Un homme portant une veste écossaise à carreaux rouge vient se placer devant le micro à l’avant-scène et affirme: « Je suis Jérôme Bel ». Avec désinvolture, il déclenche sa montre chronomètre, attend jusqu’à ce qu’elle se mette à sonner et s’en va. Un deuxième homme en costume blanc de tennisman lui succède et déclare: « Je suis André Agassi », avant d’envoyer quelques balles bien frappées contre le mur du fond. Un jeune homme se fait identifier comme Hamlet en prononçant la fameuse citation, avant qu’une femme aux longs cheveux blonds, vêtue d’une robe blanche, entre à son tour sur le plateau. Elle prétend être Susanne Linke, se couche sur le dos et se met à danser, sur le quatuor de La jeune fille et la mort de Schubert, le début du solo Wandlung de Linke, datant de 1978. A peine a-t-elle terminé qu’un homme en robe blanche lui succède, prétend lui aussi être Susanne Linke et se met à danser le même extrait.
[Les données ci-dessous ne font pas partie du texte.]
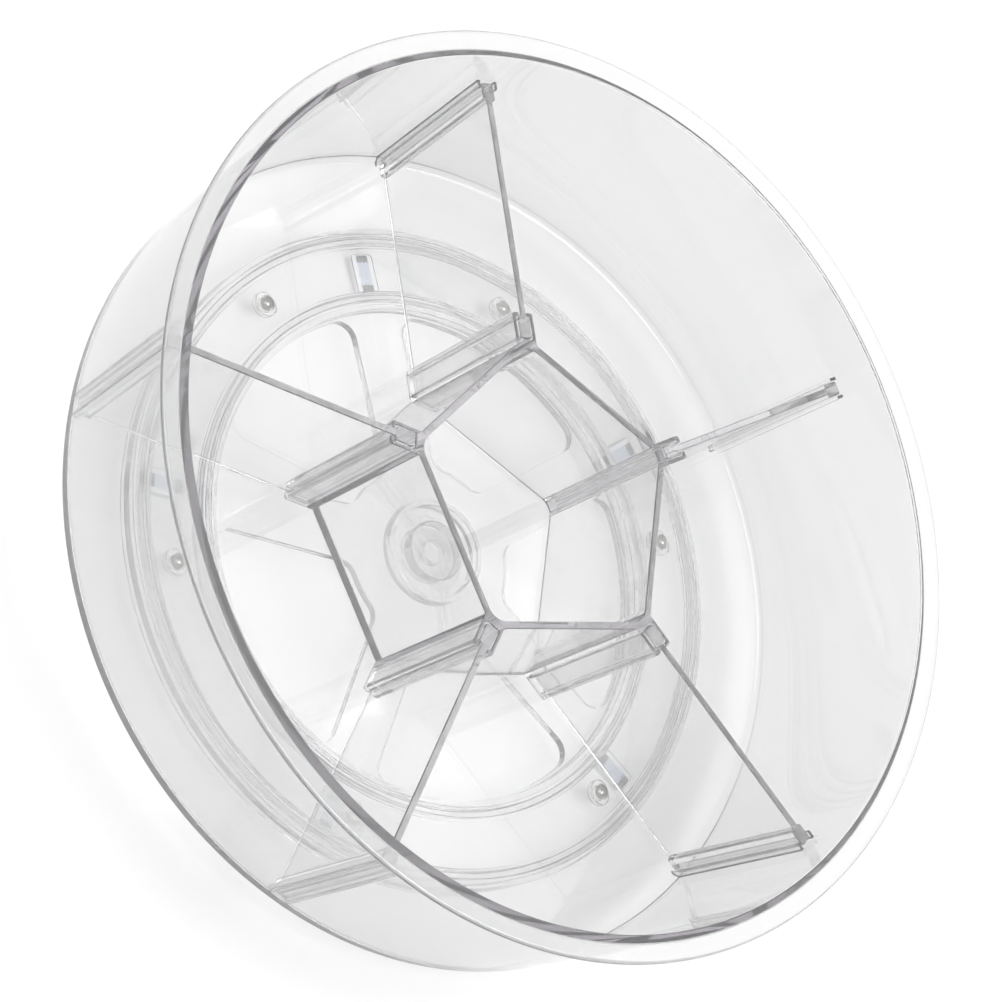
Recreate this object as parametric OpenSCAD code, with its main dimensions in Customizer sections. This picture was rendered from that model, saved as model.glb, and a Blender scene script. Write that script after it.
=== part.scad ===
// Round storage caddy on a turntable.
// A clear drafted tub holds a five-sided centre bin and five lift-out dividers.
// The tub turns on six steel balls that run on a spoked base.
// Units are millimetres. The origin is on the table, on the turning axis, and +Z is up.

/* [Tub] */
// Outside diameter over the flat rim
overall_d = 292; // [240:1:360]
// Width of the flat rim outside the wall
rim_w = 6.2; // [3:0.1:14]
// Thickness of the flat rim
rim_t = 2.2; // [1.6:0.1:4]
// Thickness of the tub's wall
wall_t = 2.3; // [1.6:0.1:4]
// Lean of the tub's wall from the vertical, in degrees
wall_draft = 3.2; // [0.5:0.1:7]
// Depth of the tub, from the rim to the floor
tub_depth = 76.2; // [62:0.1:120]
// Thickness of the tub's floor
floor_t = 2.4; // [1.6:0.1:4]
// Inside fillet between the floor and the wall
floor_fillet = 2.5; // [1:0.1:5]

/* [Centre bin] */
// Distance from the axis to the outside of a flat side
bin_apothem = 41.8; // [30:0.1:52]
// Outside radius of the bin's corners
bin_corner_r = 8.4; // [5:0.1:14]
// Height of the bin
bin_h = 59.2; // [40:0.1:61]
// Thickness of the bin's wall
bin_wall_t = 2.4; // [1.6:0.1:4]
// Thickness of the bin's floor
bin_floor_t = 2; // [1.2:0.1:4]

/* [Dividers] */
// Number of dividers, and of corners on the bin
divider_n = 5; // [5:1:5]
// Height of a divider
divider_h = 59.5; // [40:0.1:61]
// Thickness of a divider's panel
panel_t = 2.3; // [1.4:0.1:3.2]
// Width of the bead at each end of a divider, across the panel
bead_w = 4.7; // [4.1:0.1:7]
// Length of the bead that slides in the bin's socket
bead_in_len = 7; // [4:0.1:10]
// Length of the bead that slides between the tub's guides
bead_out_len = 6; // [4:0.1:10]
// Radius of the beads' long corners
bead_round = 1; // [0.5:0.1:1.2]
// Clearance between a bead and the slot it slides in
slot_clear = 0.35; // [0.2:0.05:0.6]
// Thickness of the web between a bin corner and its socket
socket_web = 0.9; // [0.6:0.1:2]
// Thickness of the socket's sides and lips
socket_t = 1.2; // [0.8:0.1:2]
// Thickness of a guide rib on the tub's wall
guide_t = 1; // [0.8:0.1:2.5]
// How far a guide rib stands in from the tub's wall
guide_reach = 2.6; // [1.5:0.1:6]

/* [Turntable] */
// Diameter of a steel ball
ball_d = 4.76; // [3:0.01:8]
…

Nous assistons quatre fois de suite à la même chorégraphie, avant que Jérôme Bel revienne sur scène pour annoncer : « Je ne suis pas Jérôme Bel ». « Je ne suis pas Hamlet », déclare Frédéric Seguette, enlève l’un après l’autre les divers vêtements de son costume qu’il plie soigneusement, pour finir par se retrouver en slip blanc et annoncer : « Je suis Calvin Klein». Dans l’acte de poser et de biffer son identité, le corps de l’interprète reste là comme un lieu vacant. Il peut tout être, il n’est personne.
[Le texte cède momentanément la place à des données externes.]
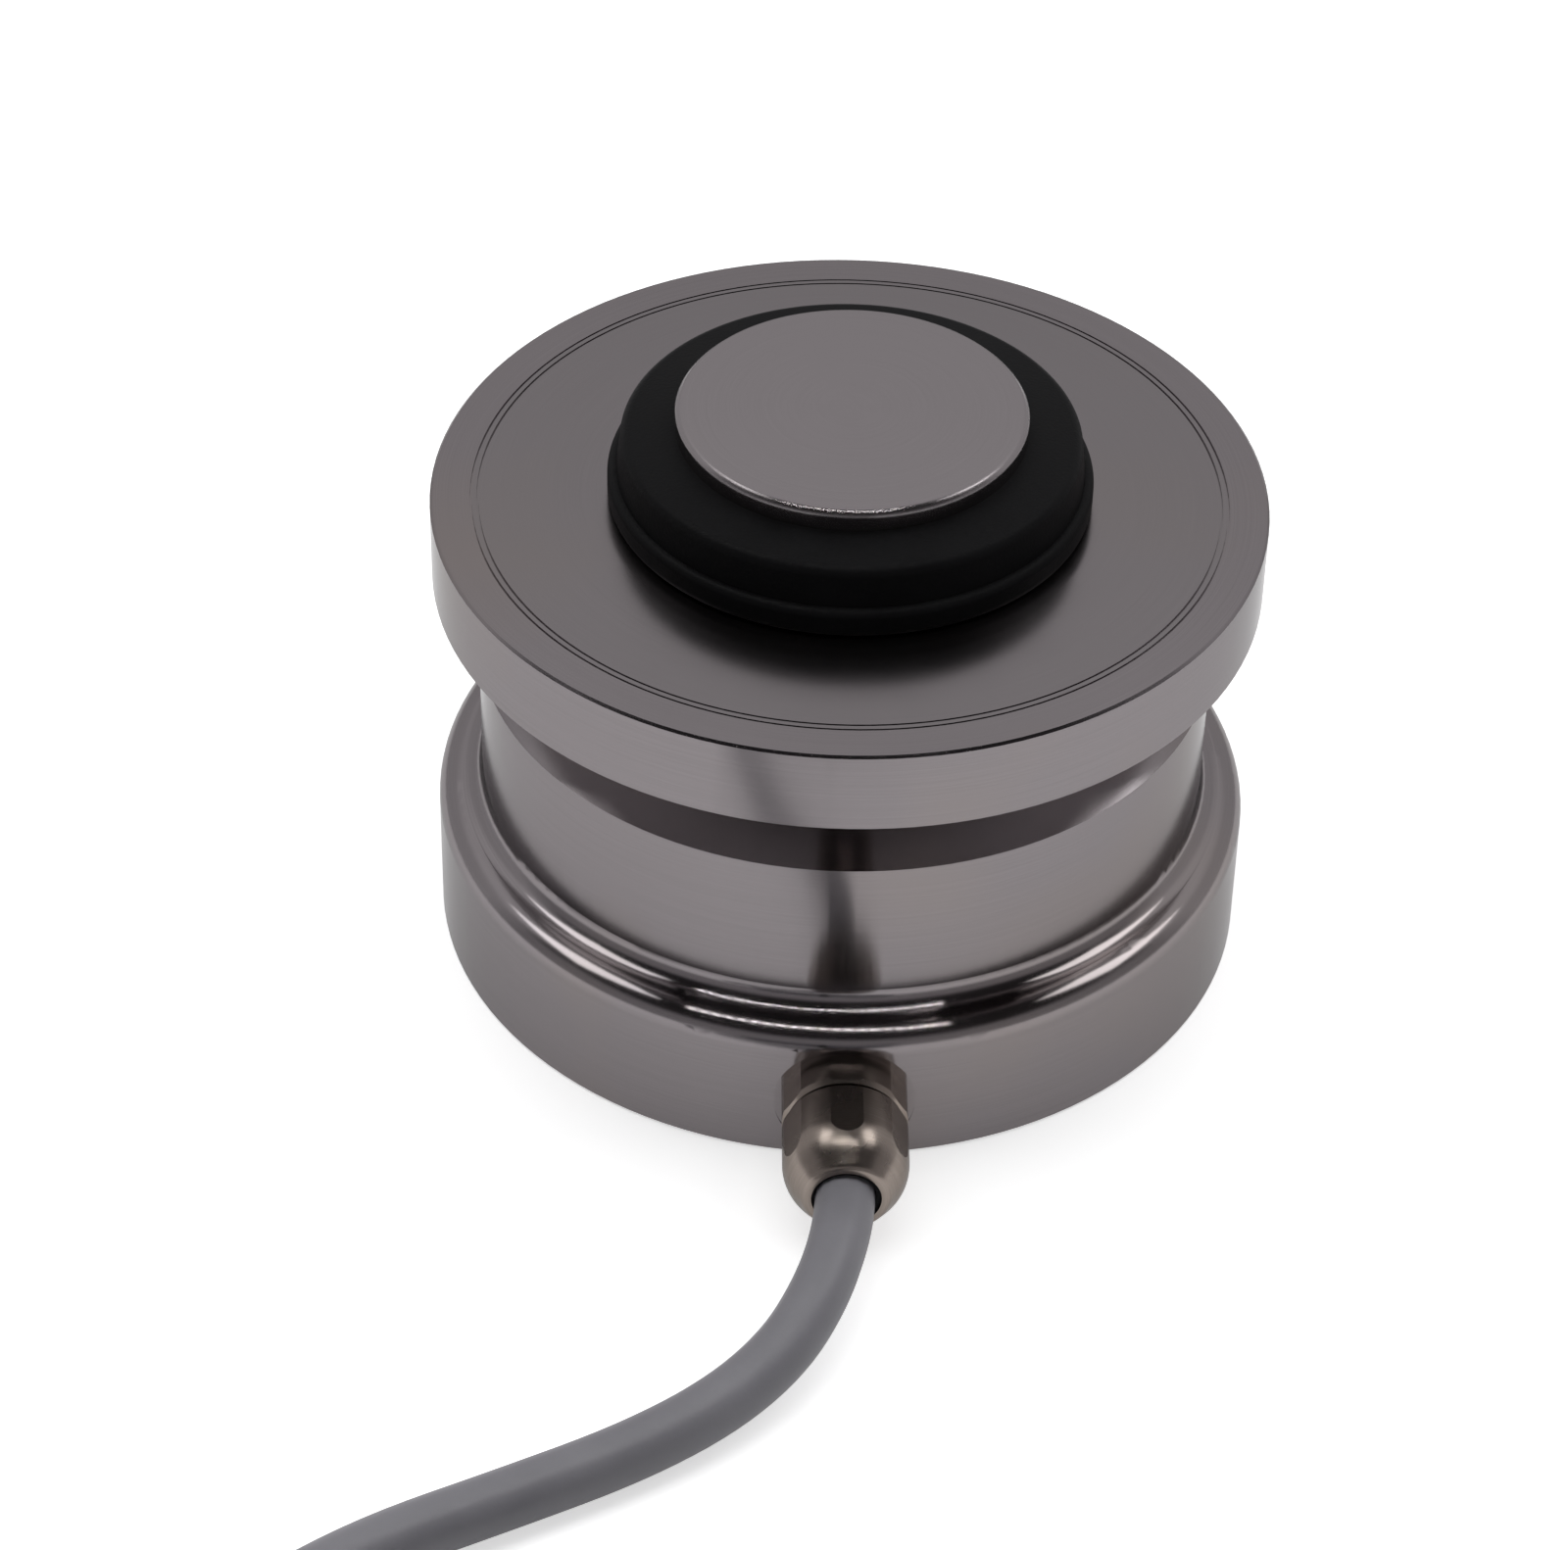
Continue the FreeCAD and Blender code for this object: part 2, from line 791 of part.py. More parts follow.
along_gland(
    turned(
        "gland_clamp",
        [
            (nut_mouth_radius, gland_neck_end),
            (nut_bore, gland_neck_end),
            (nut_bore, clamp_end),
            (nut_mouth_radius, clamp_end),
        ],
    )
)
along_gland(
    turned(
        "gland_seal",
        [
            (d.cable_radius, d.gland_cup_floor),
            (gland_cup_radius, d.gland_cup_floor),
            (gland_cup_radius, gland_neck_end),
            (nut_mouth_radius, gland_neck_end),
            (nut_mouth_radius, mouth - d.seal_nose_inset),
            (d.cable_radius, mouth - d.seal_nose_inset),
        ],
    )
)


# Tubes along a route.

def tube(label, points, radius):
    """A round tube along straight runs joined by tangent arcs, each as large as its runs allow."""
    points = [Vector(*p) for p in points]
    edges = []
    radii = []
    length = 0.0
    last = points[0]
    for before, at, after in zip(points, points[1:], points[2:]):
        run_in, run_out = at - before, after - at
        half_turn = run_in.getAngle(run_out) / 2
        reach = RUN_SHARE * min(run_in.Length, run_out.Length)
        start = at - run_in.normalize() * reach
        end = at + run_out.normalize() * reach
        bend = reach / math.tan(half_turn)
        inward = (start + end - at * 2).normalize()
        middle = at + inward * (bend / math.cos(half_turn) - bend)
        edges.append(Part.LineSegment(last, start).toShape())
        edges.append(Part.Arc(start, middle, end).toShape())
        radii.append(bend)
        length += (start - last).Length + bend * half_turn * 2
        last = end
    edges.append(Part.LineSegment(last, points[-1]).toShape())
    length += (points[-1] - last).Length
    path = Part.Wire(edges)
    end_circle = Part.Wire(Part.Circle(points[0], points[1] - points[0], radius).toShape())
    solid = path.makePipeShell([end_circle], True, True)
    expected = math.pi * radius**2 * length
    if abs(solid.Volume / expected - 1) > VOLUME_SHARE:
        raise RuntimeError(f"{label}: volume {solid.Volume:.1f}, expected {expected:.1f}")
    tightest = ", ".join(f"{r:.1f}" for r in radii)
    print(f"{label}: {length:.1f} mm long, arc radii {tightest}")
    piece = doc.addObject("Part::Feature", label)
    piece.Label = label
    piece.Shape = solid
    return piece


# Cable in the gland.

cable_in_gland = doc.addObject("Part::Cylinder", "cable_in_gland")
bind(cable_in_gland, "Radius", d.cable_radius)
bind(cable_in_gland, "Height", spot_face_reach + mouth - cable_inner_end)
along_gland(cable_in_gland, cable_inner_end - spot_face_reach)

core = d.core_radius.value
core_offset = core * CORE_SPREAD
sheath_end = cable_inner_end.value
for colour, post, side, up in (
    ("red", post_offsets[0], -1, 1),
    ("black", post_offsets[1], -1, -1),
    ("green", post_offsets[2], 1, -1),
    ("white", post_offsets[3], 1, 1),
):
    start_x = side * core_offset
    start_z = d.gland_height.value + up * core_offset
    tube(
        f"inner_wire_{colour}",
        [
            (start_x, -sheath_end, start_z),
            (start_x, -sheath_end + core * 2, start_z),
            (post.value, -post_reach.value, start_z - core / 2),
            (post.value, -post_reach.value, post_bottom.value),
        ],
        core,
    )


# Coil of cable.

# The rest of the cable is wound in a round coil that lies on two ties. Its outline is one
# ring, with the straight stub on which the lead from the gland ends.
outer_turn = d.coil_mid_radius + d.turn_pitch * (d.turns_across - 1) / 2
inner_turn = d.coil_mid_radius - d.turn_pitch * (d.turns_across - 1) / 2
coil_outer = outer_turn + d.cable_radius
coil_inner = inner_turn - d.cable_radius
coil_top = d.tie_thickness + d.turn_pitch * (d.layers_high - 1) + d.cable_radius * 2


def rounded_ring(label, inner, outer, bottom, top, fillet):
    """A ring about Z at the coil's centre, with its four edges rounded."""
    ring = turned(label, [(inner, bottom), (outer, bottom), (outer, top), (inner, top)])
    for i, (radius, height) in enumerate(
        ((inner, bottom), (outer, bottom), (outer, top), (inner, top))
    ):
        soften(ring, f"{label}_edge_{i}", radius, height, fillet)
    bind(ring, "Placement.Base.x", d.coil_centre_x)
    bind(ring, "Placement.Base.y", d.coil_centre_y)
    return ring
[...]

Jérôme Bel a poussé encore plus loin la réduction de son esthétique du point zéro en l’amenant jusqu’à se taire. Tandis que le chorégraphe parvenait encore, dans sa dernière pièce Jérôme Bel, à produire une immédiateté sensuelle entre la scène et la salle à travers la nudité des interprètes, Le dernier spectacle reste au premier abord sec et proche de la dissertation. Théorie dansée pour les uns, pour les autres un jeu d’enfant plein d’humour qui renvoie à la scène primitive de tout acte théâtral : le travestissement.

Mais prétendre que Bel ne laisse plus aucune place à l’imagination serait méconnaître la portée de la scène centrale de la pièce, le début de Wandlung, la chorégraphie de Susanne Linke, qui porte justement de ce que Bel met en pratique. Dans les métamorphoses d’un corps couché sur le dos qui se tortille comme s’il voulait sortir de sa peau, on a tôt fait d’oublier Susanne Linke. La danse se met à développer sa poésie propre. Nous savons bien que tout ce qui a lieu sur scène est une citation, pourtant la copie déploie sa propre vie fascinante, qui ôte toute importance à la connaissance de l’ original.

A la fin de la pièce, Bel réduit encore plus l’agencement de son essai et abandonne le spectateur à l’espace libre de sa propre imagination. Avec Claire Haenni, Bel tient un morceau de velours noir devant le danseur qu’ils accompagnent à petits pas à travers la scène, de sorte que nous n’apercevons que furtivement ses bras et ses jambes. Antonio Carallo entre en scène dans le costume de Jérôme Bel en tenant la raquette d’Agassi. Métamorphosé en un «Belassi», il se tient sans rien dire devant le micro. Pour finir, la scène reste vide. Une voix off lit les noms des spectateurs qui ont réservé leur billet pour la soirée en laissant leur nom à la caisse. On dirait une lecture d’une liste de disparus, le décompte des noms des personnes mortes. On est touché et effrayé, parce que c’est désormais à nous que Jérôme Bel, avec ce simple truc, envoie ses balles et qu’on saisit aussitôt que le jeu de l’identité n’est pas seulement celui de Hamlet, d’André Agassi et de Susanne Linke. Ce faisant, Bel laisse loin derrière lui le cadre assuré du théâtre et de ses jeux de rôle. The last performance est aussi un inventaire et une prise de position sur ce que peut bien encore signifier le moi à notre époque médiatique et tient largement ouvertes les archives de notre mémoire culturelle. Etre acteur, danseur, chorégraphe ou sportif, qu’est ce que cela veut dire ?

Le dernier spectacle, le dernier spectacle qui doit mettre un terme à tous les spectacles, mais qui fait confiance comme aucun autre à la force de représentation des spectateurs, est une fin de partie de la danse, l’avant-dernière boucle dans la dernière bande de la subjectivité qui se dissimule, se perd entre images et représentations et se révèle, dans la répétition potentiellement infinie du déjà dansé, du déjà vécu et du déjà dit, extrêmement résistante à sa propre disparition. Il en va de Jérôme Bel comme de Samuel Beckett. Impossible de faire mourir la conscience. Mais il va aussi de Jérôme Bel comme d’Andy Warhol. En manipulant la citation et les variations en série, il se montre plus créatif et plus sensible qu’aucun autre chorégraphe.